• **WHAT YOU NEED TO DO**
Copy down all of the data underneath, exactly as shown.

Records contained in a dataset
• • • •

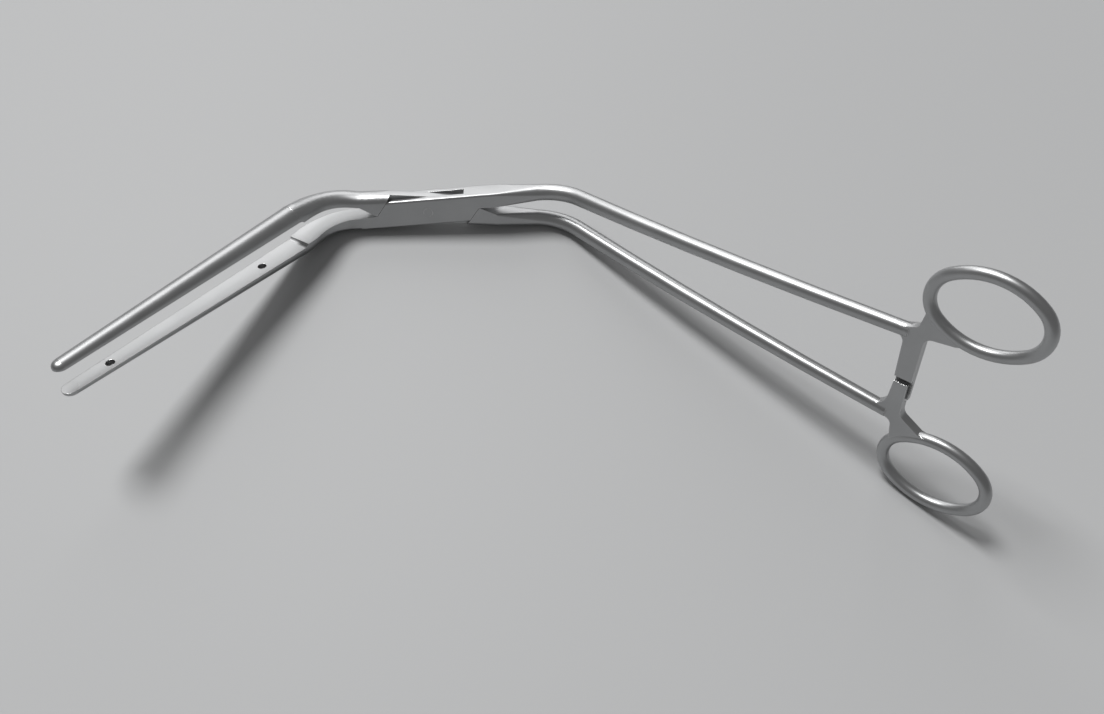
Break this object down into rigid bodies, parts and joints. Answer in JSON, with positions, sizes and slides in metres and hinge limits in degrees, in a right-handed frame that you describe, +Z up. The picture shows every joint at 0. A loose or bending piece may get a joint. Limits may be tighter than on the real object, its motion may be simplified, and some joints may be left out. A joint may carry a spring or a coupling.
{
  "type": "aortic clamp",
  "caption": "Large angled surgical clamp: bent shanks with finger rings and a ratchet, a box lock, and long offset jaws with peg holes for inserts.",
  "frame": {"origin": "on the table, under the middle of the outline of the closed clamp as it lies at rest", "axes": "+X runs along the box lock towards the finger rings, +Z is up from the table and +Y is level, away from the side to which both ends bend"},
  "size_m": [0.2689, 0.126, 0.0834],
  "materials": {
    "satin_steel": "fine satin, glass-beaded on the jaw seats"
  },
  "bodies": {
    "male": {"male_half": "satin_steel"},
    "box": {"box_half": "satin_steel", "pivot_pin": "satin_steel"}
  },
  "joints": [
    {"name": "box_lock", "type": "hinge", "parent": "male", "child": "box", "pos_m": [-0.03358, 0.05756, 0.00781], "axis": [-0.0007, -0.9462, 0.3237], "range_deg": [0, 30]}
  ]
}
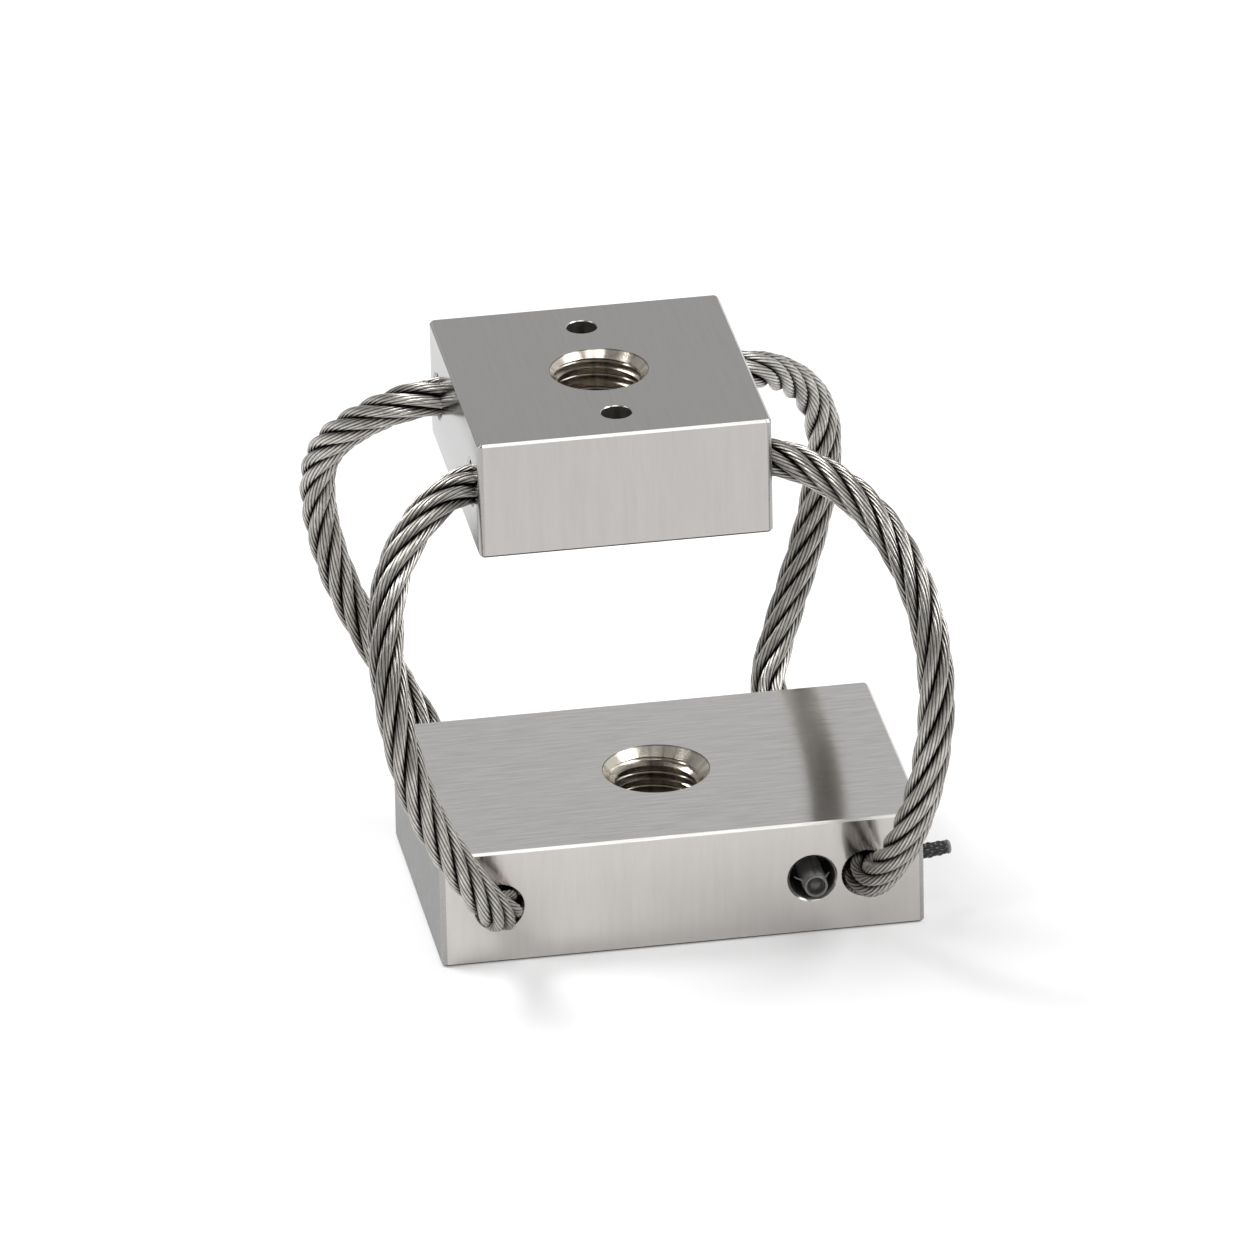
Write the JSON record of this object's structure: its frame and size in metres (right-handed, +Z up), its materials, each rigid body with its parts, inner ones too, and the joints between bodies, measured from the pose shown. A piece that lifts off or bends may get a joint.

• • • •

• **ANSWER TO THIS EXERCISE**
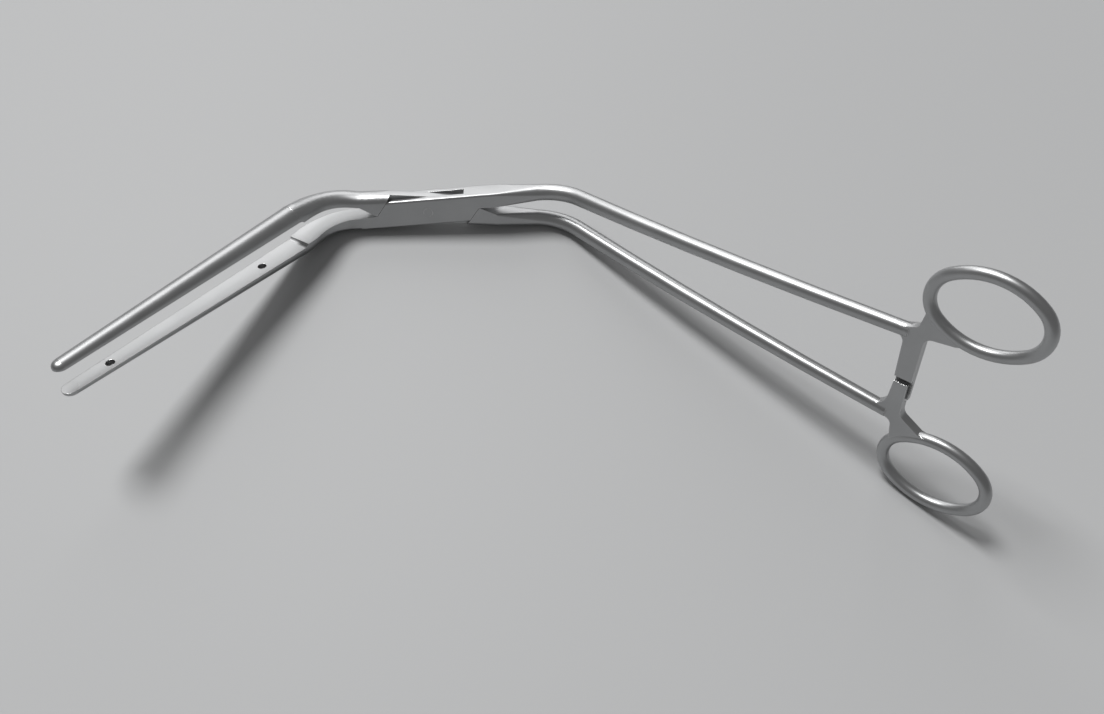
Break this object down into rigid bodies, parts and joints. Answer in JSON, with positions, sizes and slides in metres and hinge limits in degrees, in a right-handed frame that you describe, +Z up. The picture shows every joint at 0. A loose or bending piece may get a joint. Limits may be tighter than on the real object, its motion may be simplified, and some joints may be left out. A joint may carry a spring or a coupling.
{
  "type": "aortic clamp",
  "caption": "Large angled surgical clamp: bent shanks with finger rings and a ratchet, a box lock, and long offset jaws with peg holes for inserts.",
  "frame": {"origin": "on the table, under the middle of the outline of the closed clamp as it lies at rest", "axes": "+X runs along the box lock towards the finger rings, +Z is up from the table and +Y is level, away from the side to which both ends bend"},
  "size_m": [0.2689, 0.126, 0.0834],
  "materials": {
    "satin_steel": "fine satin, glass-beaded on the jaw seats"
  },
  "bodies": {
    "male": {"male_half": "satin_steel"},
    "box": {"box_half": "satin_steel", "pivot_pin": "satin_steel"}
  },
  "joints": [
    {"name": "box_lock", "type": "hinge", "parent": "male", "child": "box", "pos_m": [-0.03358, 0.05756, 0.00781], "axis": [-0.0007, -0.9462, 0.3237], "range_deg": [0, 30]}
  ]
}
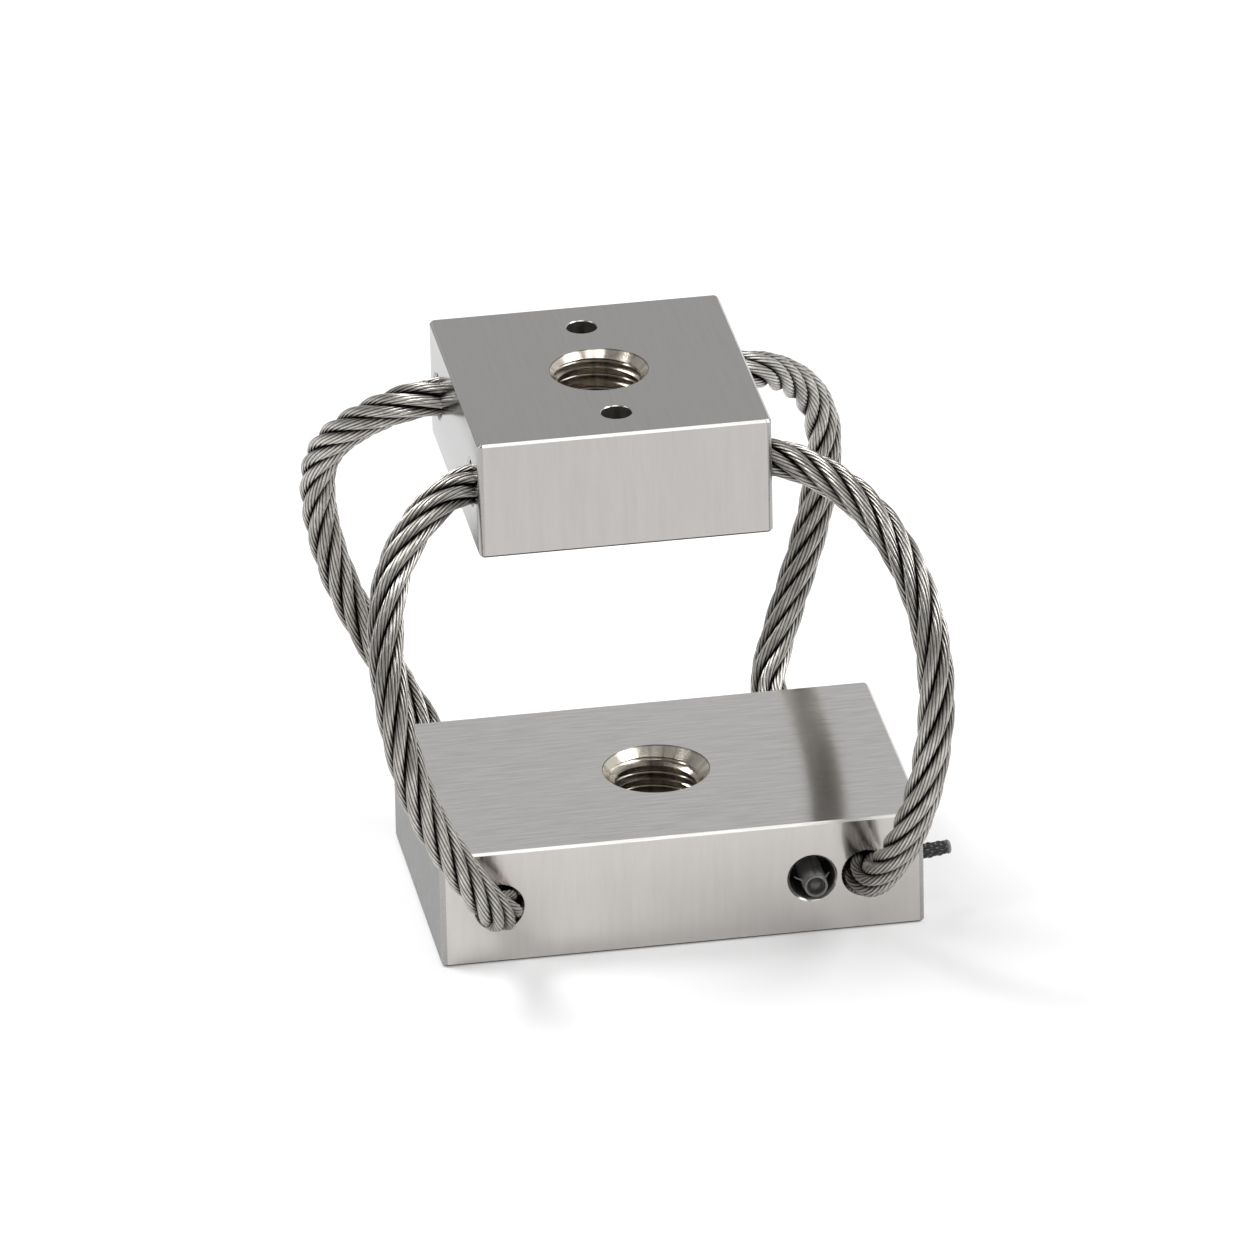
Write the JSON record of this object's structure: its frame and size in metres (right-handed, +Z up), its materials, each rigid body with its parts, inner ones too, and the joints between bodies, measured from the pose shown. A piece that lifts off or bends may get a joint.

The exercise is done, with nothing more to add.